» **Data provided**
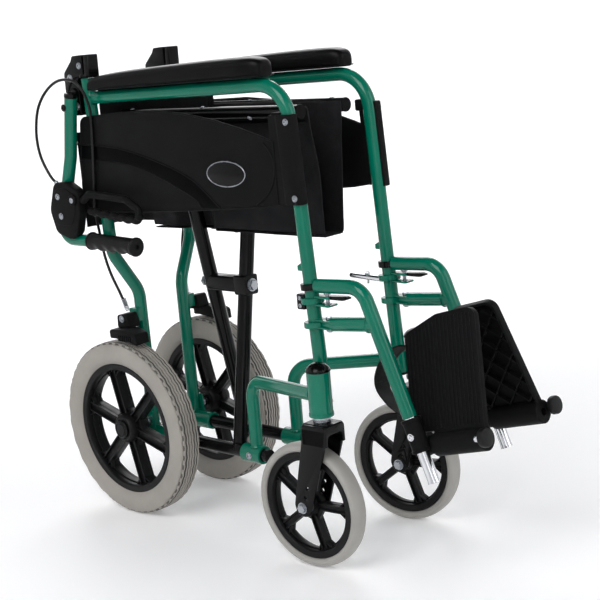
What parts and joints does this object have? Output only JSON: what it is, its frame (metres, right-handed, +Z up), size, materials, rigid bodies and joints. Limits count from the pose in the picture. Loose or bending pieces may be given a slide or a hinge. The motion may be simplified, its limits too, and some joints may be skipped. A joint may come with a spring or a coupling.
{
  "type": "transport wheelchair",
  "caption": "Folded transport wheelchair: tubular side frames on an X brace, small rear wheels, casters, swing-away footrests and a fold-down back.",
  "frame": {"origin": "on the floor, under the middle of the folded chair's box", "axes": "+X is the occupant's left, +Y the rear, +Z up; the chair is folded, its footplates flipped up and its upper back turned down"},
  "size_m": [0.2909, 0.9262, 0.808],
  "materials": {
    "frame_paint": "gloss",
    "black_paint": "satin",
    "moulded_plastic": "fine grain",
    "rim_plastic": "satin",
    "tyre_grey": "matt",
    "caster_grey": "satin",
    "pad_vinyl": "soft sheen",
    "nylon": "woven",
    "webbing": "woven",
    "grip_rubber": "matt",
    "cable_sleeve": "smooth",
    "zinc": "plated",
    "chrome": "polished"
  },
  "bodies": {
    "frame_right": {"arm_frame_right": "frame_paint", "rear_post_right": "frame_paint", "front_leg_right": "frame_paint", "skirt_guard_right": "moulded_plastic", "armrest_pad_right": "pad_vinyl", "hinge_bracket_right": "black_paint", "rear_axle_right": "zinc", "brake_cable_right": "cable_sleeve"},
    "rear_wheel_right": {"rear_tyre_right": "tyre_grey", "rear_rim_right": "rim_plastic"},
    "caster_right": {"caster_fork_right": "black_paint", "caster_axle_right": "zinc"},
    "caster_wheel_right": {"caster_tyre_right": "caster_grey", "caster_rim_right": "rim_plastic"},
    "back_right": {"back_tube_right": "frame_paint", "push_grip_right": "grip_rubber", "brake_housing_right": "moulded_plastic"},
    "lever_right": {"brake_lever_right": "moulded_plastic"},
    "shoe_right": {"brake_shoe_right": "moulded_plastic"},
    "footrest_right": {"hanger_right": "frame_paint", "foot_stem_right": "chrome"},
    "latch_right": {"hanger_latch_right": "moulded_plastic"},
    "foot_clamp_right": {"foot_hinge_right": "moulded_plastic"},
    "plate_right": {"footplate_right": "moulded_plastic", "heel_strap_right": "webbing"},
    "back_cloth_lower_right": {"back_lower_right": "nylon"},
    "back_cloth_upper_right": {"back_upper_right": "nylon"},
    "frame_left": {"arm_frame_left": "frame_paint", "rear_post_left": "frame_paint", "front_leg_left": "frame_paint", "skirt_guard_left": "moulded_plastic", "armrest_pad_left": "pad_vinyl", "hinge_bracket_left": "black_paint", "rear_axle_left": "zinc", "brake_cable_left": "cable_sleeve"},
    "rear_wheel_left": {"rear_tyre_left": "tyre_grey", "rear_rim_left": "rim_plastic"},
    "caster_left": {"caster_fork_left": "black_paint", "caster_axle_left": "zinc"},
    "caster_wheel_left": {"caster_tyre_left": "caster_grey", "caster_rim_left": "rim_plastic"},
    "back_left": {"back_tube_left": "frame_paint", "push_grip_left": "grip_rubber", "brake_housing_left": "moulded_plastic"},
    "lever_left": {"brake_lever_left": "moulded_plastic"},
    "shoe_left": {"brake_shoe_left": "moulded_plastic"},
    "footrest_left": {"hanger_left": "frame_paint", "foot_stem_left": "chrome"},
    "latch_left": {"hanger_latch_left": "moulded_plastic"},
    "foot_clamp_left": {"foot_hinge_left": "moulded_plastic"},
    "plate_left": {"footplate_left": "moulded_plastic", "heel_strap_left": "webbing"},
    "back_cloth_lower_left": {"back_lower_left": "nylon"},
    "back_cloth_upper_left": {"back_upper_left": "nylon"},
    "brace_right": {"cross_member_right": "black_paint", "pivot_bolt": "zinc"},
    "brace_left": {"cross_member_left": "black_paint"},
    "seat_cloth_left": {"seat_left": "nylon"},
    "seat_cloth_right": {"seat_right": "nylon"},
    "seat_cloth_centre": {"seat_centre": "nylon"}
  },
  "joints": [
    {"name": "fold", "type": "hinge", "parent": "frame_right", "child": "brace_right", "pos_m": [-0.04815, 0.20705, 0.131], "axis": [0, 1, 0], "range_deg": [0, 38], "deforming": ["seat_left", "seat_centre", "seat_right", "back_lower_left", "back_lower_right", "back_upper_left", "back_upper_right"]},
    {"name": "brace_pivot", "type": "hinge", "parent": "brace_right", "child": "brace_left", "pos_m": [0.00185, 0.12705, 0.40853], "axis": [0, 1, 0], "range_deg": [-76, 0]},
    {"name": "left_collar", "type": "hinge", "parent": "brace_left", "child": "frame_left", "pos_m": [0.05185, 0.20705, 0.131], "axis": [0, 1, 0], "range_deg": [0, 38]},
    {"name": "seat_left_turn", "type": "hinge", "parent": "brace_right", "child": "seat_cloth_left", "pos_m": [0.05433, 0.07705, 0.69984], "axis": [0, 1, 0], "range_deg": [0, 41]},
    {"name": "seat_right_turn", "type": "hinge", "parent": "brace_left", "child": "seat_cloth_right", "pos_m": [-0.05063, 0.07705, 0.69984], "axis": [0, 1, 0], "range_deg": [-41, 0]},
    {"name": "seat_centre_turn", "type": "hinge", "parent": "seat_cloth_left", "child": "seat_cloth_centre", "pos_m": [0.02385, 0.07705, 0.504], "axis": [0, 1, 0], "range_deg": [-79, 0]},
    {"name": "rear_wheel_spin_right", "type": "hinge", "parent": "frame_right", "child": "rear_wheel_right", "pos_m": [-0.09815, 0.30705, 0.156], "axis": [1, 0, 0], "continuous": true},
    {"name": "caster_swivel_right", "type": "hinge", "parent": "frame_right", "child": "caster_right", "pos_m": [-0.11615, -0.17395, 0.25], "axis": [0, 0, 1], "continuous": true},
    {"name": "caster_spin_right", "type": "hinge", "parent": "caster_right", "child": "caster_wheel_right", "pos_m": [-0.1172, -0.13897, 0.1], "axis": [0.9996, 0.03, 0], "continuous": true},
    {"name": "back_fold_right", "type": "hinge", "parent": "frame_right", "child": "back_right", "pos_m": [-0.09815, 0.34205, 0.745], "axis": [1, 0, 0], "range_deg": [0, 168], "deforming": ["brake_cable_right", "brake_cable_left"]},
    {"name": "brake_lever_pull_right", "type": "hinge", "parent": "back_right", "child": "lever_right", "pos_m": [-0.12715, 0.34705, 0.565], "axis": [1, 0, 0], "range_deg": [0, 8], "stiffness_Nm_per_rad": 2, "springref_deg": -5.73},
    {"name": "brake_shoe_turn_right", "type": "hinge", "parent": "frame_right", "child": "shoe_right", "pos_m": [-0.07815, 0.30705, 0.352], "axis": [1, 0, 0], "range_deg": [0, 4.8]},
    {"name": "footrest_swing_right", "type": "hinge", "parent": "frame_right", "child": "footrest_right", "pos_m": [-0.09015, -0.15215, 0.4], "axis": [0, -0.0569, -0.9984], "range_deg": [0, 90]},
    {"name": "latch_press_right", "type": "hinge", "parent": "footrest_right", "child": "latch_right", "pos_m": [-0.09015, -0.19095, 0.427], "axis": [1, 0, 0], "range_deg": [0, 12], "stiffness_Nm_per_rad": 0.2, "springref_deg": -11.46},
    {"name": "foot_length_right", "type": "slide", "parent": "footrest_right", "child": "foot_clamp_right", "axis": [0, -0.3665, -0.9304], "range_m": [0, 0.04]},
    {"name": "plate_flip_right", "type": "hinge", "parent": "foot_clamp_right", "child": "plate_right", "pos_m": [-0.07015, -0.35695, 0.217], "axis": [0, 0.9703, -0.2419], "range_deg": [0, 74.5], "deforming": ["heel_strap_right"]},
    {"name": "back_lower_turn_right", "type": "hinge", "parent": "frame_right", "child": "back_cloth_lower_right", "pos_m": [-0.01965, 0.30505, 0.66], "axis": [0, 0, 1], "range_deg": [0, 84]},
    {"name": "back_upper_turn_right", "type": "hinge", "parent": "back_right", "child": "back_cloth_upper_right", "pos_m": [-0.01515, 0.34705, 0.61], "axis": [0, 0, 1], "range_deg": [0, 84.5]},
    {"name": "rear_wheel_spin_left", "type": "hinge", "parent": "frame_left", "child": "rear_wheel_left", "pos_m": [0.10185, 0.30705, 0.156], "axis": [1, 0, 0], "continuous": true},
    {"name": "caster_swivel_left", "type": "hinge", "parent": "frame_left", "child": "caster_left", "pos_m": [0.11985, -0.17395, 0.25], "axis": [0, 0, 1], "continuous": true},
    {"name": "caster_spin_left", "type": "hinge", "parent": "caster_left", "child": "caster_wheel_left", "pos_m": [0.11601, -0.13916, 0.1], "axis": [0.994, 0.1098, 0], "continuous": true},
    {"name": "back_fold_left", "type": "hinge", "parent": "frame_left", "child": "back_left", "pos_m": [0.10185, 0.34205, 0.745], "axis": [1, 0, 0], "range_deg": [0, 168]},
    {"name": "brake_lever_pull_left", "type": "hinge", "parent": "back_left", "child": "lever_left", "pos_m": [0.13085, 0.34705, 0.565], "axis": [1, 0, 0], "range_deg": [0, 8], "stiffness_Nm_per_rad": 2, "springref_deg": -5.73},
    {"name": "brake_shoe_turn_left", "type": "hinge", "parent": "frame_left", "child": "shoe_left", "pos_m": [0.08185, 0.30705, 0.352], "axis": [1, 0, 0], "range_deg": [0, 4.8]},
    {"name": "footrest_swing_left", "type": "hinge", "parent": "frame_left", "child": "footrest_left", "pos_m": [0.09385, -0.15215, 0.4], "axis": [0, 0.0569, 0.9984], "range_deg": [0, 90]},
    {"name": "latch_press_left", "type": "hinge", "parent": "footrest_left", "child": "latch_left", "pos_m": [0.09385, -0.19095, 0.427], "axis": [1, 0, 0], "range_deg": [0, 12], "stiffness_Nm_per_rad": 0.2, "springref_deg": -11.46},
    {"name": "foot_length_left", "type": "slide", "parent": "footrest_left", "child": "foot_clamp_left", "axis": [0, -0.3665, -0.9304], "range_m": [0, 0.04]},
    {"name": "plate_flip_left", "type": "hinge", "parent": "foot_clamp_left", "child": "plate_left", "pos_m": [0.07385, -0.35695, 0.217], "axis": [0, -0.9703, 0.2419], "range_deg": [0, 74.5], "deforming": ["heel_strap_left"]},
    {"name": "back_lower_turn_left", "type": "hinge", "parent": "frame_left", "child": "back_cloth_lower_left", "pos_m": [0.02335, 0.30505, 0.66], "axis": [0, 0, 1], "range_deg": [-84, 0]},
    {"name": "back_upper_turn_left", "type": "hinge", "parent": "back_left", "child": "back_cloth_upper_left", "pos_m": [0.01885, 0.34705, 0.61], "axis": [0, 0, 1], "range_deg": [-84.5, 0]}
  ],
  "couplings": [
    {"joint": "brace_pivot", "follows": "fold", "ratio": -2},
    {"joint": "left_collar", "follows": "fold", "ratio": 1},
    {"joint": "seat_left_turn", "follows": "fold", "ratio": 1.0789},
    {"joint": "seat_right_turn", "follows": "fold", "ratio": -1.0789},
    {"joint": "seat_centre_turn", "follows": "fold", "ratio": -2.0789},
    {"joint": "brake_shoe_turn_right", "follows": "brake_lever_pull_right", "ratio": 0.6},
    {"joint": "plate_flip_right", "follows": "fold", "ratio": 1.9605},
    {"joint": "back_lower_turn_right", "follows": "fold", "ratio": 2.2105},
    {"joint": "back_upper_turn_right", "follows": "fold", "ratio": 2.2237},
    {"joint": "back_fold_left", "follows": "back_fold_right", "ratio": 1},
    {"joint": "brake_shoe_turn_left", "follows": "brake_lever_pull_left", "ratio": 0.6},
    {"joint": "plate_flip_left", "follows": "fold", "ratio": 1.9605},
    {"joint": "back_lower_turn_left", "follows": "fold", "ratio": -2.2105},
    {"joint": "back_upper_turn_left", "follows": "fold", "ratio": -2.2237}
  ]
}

» **Objective**
Show the lines of the data that hold the word "bodies".

» **Full response**
What parts and joints does this object have? Output only JSON: what it is, its frame (metres, right-handed, +Z up), size, materials, rigid bodies and joints. Limits count from the pose in the picture. Loose or bending pieces may be given a slide or a hinge. The motion may be simplified, its limits too, and some joints may be skipped. A joint may come with a spring or a coupling.
  "bodies": {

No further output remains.